*The problem*. Below are several entries. Transcribe exactly those lines that fall from the one with "Keep writing the" through the one with "that face outwards.", end lines included.

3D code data
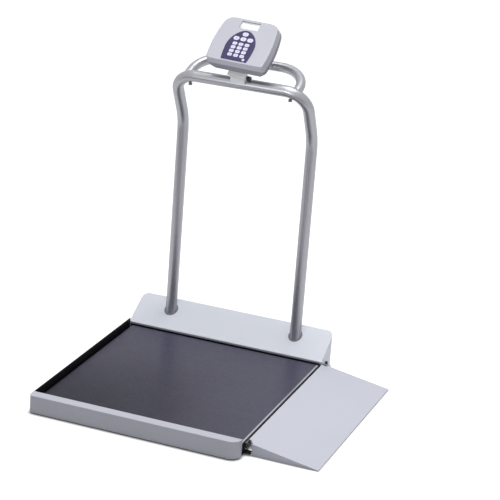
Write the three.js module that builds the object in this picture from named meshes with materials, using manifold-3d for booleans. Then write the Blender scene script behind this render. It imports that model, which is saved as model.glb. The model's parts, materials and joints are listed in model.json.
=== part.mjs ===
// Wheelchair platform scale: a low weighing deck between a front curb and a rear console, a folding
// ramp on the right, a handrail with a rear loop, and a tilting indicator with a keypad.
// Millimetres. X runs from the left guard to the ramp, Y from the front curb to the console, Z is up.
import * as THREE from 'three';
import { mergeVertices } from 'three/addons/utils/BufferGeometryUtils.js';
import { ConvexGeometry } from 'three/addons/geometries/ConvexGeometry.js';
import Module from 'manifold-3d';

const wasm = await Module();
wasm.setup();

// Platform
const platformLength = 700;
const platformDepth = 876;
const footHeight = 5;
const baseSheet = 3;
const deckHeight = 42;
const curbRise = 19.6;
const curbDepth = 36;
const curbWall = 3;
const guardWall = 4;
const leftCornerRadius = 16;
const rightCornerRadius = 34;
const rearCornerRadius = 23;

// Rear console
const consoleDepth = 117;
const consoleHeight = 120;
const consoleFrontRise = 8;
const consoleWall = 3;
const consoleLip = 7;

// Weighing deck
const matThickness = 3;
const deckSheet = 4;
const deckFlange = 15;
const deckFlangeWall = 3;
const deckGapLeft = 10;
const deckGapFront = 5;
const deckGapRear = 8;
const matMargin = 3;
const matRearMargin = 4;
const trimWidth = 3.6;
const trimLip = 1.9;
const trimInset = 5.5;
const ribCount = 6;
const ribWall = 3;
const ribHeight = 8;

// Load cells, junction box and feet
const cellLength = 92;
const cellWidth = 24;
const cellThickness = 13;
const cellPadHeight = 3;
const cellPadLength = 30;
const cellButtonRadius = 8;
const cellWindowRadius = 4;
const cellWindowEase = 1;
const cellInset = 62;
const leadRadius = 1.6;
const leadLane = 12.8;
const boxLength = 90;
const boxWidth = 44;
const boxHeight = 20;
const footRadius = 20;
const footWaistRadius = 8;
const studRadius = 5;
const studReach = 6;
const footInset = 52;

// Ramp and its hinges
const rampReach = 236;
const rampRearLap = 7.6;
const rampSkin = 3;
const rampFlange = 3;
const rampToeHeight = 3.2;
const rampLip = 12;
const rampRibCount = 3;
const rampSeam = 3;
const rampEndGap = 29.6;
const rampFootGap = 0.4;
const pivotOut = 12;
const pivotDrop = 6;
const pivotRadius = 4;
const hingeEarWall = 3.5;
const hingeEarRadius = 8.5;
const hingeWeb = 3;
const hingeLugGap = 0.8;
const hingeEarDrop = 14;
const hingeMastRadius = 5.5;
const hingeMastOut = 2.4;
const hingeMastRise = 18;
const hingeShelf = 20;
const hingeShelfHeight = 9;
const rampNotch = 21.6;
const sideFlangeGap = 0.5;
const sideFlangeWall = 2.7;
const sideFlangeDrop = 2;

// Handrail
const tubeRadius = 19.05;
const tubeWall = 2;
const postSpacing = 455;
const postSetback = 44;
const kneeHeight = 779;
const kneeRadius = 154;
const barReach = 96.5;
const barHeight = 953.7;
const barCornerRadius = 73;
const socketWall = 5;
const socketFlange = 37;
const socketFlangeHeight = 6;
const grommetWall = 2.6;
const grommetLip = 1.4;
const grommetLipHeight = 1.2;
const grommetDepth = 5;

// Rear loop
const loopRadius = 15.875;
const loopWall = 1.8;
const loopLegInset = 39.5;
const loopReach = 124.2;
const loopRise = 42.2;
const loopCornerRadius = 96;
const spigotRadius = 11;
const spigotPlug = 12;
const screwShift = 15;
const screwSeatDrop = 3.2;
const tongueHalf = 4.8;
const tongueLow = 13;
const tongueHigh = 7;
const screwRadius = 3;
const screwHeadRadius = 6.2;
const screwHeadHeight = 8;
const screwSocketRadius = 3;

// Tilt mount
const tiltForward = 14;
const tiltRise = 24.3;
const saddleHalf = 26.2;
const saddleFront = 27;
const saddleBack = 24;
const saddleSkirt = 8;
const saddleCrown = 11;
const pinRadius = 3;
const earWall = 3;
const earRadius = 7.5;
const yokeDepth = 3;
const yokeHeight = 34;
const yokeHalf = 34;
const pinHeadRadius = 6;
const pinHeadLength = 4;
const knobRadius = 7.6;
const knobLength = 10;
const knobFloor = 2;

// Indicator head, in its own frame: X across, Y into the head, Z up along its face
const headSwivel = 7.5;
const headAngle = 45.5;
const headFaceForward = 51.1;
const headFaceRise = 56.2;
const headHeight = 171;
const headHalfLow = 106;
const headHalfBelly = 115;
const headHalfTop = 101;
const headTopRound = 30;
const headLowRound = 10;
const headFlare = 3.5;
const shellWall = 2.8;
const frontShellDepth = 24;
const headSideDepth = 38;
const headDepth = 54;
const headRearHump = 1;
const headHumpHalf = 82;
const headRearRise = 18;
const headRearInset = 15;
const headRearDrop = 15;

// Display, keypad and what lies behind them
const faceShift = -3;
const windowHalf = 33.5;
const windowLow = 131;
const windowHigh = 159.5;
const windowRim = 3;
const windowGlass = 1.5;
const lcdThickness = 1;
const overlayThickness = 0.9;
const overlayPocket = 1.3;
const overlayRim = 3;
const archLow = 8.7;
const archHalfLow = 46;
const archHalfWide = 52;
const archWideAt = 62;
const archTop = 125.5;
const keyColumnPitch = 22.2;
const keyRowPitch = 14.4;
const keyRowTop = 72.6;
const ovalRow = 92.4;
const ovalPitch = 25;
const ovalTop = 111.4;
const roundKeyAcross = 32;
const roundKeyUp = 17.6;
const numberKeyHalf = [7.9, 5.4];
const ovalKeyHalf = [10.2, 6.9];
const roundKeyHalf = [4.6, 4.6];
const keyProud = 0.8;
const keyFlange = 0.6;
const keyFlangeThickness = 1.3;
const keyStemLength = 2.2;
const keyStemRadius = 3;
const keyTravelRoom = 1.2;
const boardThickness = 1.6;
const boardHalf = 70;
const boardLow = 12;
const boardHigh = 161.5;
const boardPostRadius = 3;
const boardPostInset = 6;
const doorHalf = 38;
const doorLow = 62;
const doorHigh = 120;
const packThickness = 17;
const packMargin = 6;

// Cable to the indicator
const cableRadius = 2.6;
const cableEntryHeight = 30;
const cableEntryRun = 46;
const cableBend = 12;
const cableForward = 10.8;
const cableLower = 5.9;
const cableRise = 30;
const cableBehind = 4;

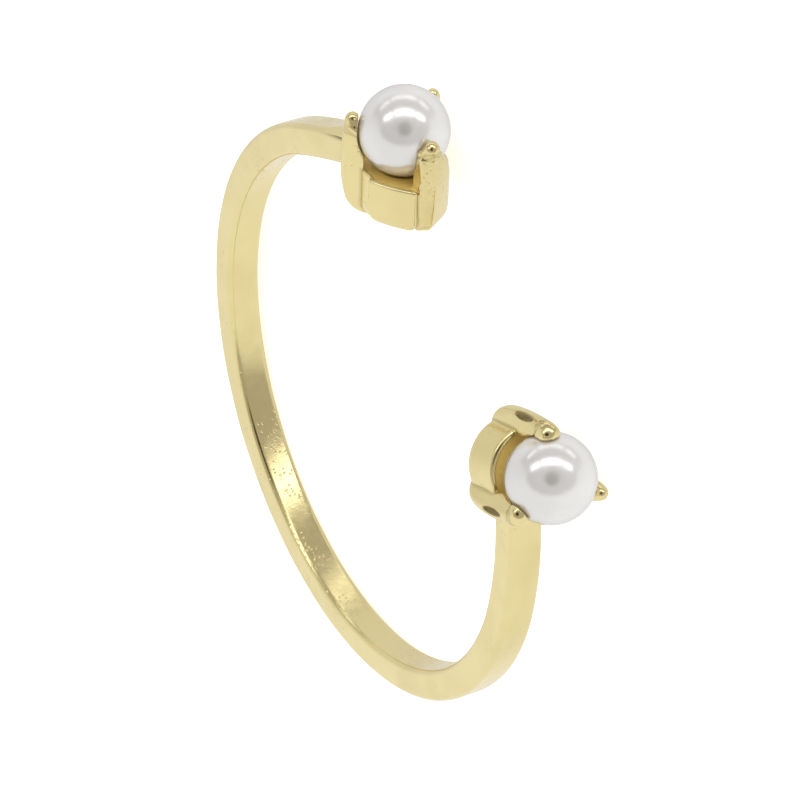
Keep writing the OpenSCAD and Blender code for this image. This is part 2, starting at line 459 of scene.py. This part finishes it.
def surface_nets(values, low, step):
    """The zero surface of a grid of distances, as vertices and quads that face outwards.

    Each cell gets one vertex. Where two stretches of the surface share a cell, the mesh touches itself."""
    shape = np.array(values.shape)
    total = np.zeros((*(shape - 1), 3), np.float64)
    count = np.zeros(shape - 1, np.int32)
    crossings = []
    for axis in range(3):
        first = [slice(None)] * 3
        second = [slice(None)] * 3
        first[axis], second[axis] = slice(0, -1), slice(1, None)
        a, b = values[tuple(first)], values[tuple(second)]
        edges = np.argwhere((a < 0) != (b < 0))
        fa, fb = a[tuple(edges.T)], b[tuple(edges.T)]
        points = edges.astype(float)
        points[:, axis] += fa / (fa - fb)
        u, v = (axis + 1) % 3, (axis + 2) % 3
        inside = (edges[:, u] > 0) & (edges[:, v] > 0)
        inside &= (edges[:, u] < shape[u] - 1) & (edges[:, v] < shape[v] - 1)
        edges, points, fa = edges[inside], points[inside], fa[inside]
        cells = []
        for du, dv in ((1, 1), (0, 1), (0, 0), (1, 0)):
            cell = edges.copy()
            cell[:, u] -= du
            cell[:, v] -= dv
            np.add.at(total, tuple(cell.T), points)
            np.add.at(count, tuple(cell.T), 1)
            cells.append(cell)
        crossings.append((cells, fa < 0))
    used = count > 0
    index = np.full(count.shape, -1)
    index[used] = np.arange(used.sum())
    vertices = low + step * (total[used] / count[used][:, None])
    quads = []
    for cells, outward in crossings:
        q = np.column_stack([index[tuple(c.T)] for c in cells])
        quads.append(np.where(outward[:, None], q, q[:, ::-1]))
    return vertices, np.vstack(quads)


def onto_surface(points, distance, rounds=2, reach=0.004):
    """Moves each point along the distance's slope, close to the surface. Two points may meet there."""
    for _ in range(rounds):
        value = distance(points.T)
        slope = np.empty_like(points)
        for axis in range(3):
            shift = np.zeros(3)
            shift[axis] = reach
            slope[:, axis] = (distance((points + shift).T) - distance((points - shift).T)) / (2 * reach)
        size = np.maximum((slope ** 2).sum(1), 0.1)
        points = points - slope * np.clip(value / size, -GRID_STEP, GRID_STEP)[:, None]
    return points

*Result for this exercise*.
Keep writing the OpenSCAD and Blender code for this image. This is part 2, starting at line 459 of scene.py. This part finishes it.
def surface_nets(values, low, step):
    """The zero surface of a grid of distances, as vertices and quads that face outwards.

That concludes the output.